**WHAT IS EXPECTED:**
Begin with the first line of the listing and quote every line through the one containing "the split tip"; give only those lines.

**RAW DATA:**
—————
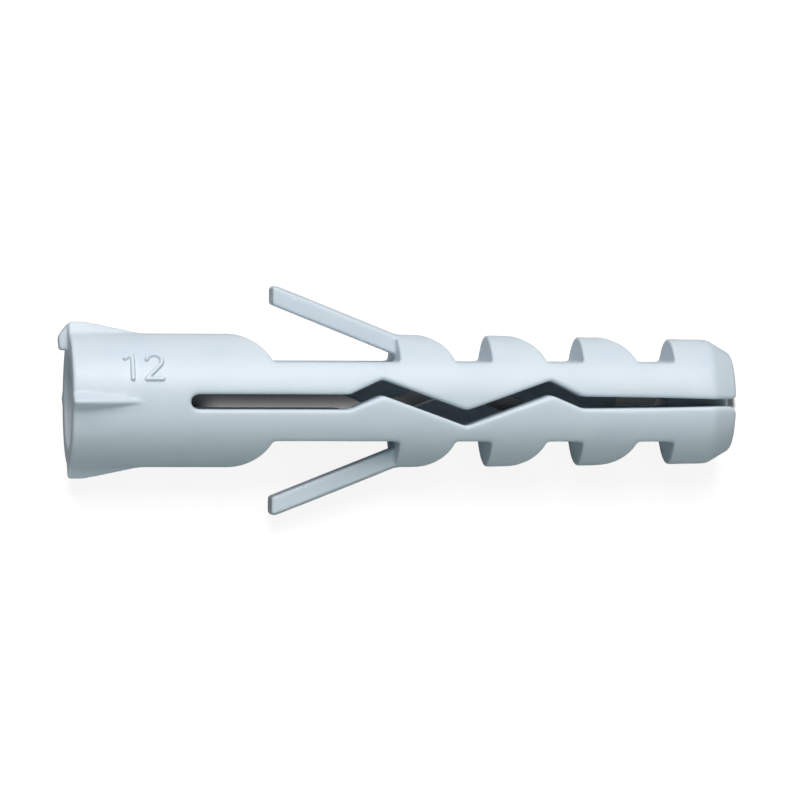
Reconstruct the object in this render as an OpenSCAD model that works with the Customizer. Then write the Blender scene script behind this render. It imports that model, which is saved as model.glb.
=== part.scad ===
// Expansion plug for solid walls, one moulding
// The axis runs along X, from the open mouth at X = 0 to the split tip

/* [Body] */
// Outside diameter of the collar, the size of the drilled hole
plug_d = 8; // [7.6:0.1:8.4]
// Length from the mouth to the tip
plug_l = 40; // [39.6:0.1:44]
// Diameter of the body where the tip cone starts
tip_d = 7.46; // [7.1:0.02:7.8]
// Length of the tip cone
cone_l = 1.4; // [1:0.1:2.2]
// Diameter of the tip's end face
tip_end_d = 5.8; // [5.2:0.1:6.8]
// Rounding of the crease where the tip cone starts
crease_r = 0.7; // [0.3:0.1:1]
// Rounding of the tip's outer edge
end_r = 0.3; // [0.1:0.05:0.4]
// Rounding of the mouth's outer edge
edge_r = 0.15; // [0.05:0.05:0.3]

/* [Screw hole] */
// Diameter of the straight stretch at the mouth
bore_d = 5.6; // [5:0.1:6]
// Length of the straight stretch at the mouth
bore_l = 4; // [2:0.5:6]
// Diameter where the hole enters the neck
neck_bore_d = 3.2; // [2.6:0.1:3.6]
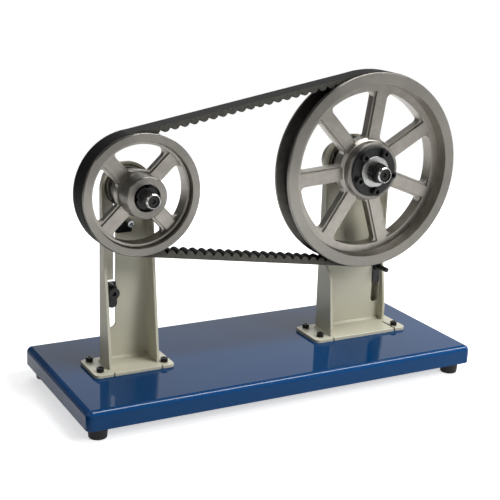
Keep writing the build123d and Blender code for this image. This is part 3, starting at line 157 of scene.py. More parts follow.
—————
**RESPONSE TO THE EXERCISE:**
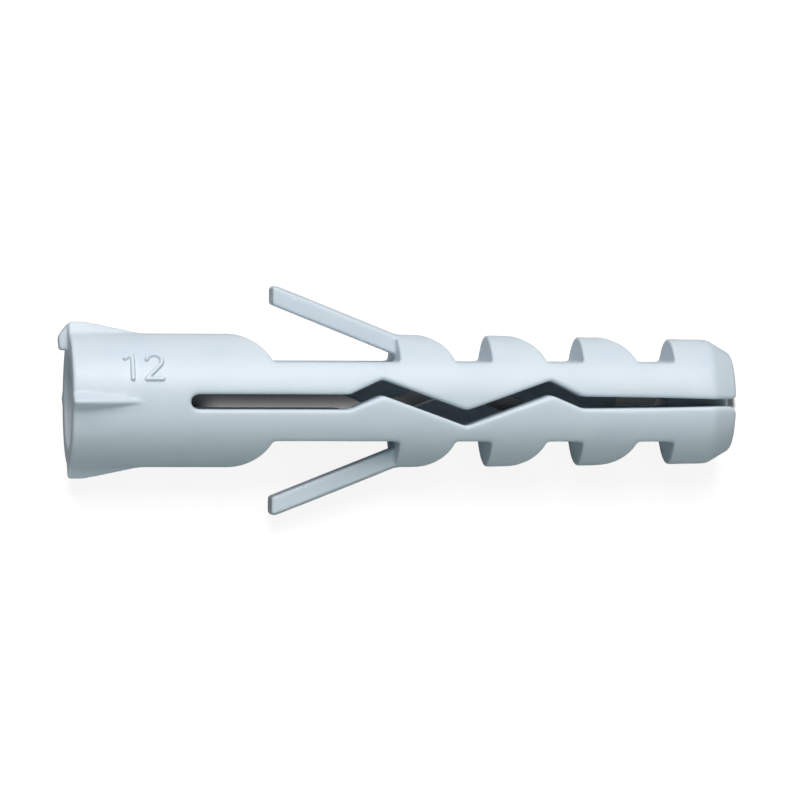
Reconstruct the object in this render as an OpenSCAD model that works with the Customizer. Then write the Blender scene script behind this render. It imports that model, which is saved as model.glb.
=== part.scad ===
// Expansion plug for solid walls, one moulding
// The axis runs along X, from the open mouth at X = 0 to the split tip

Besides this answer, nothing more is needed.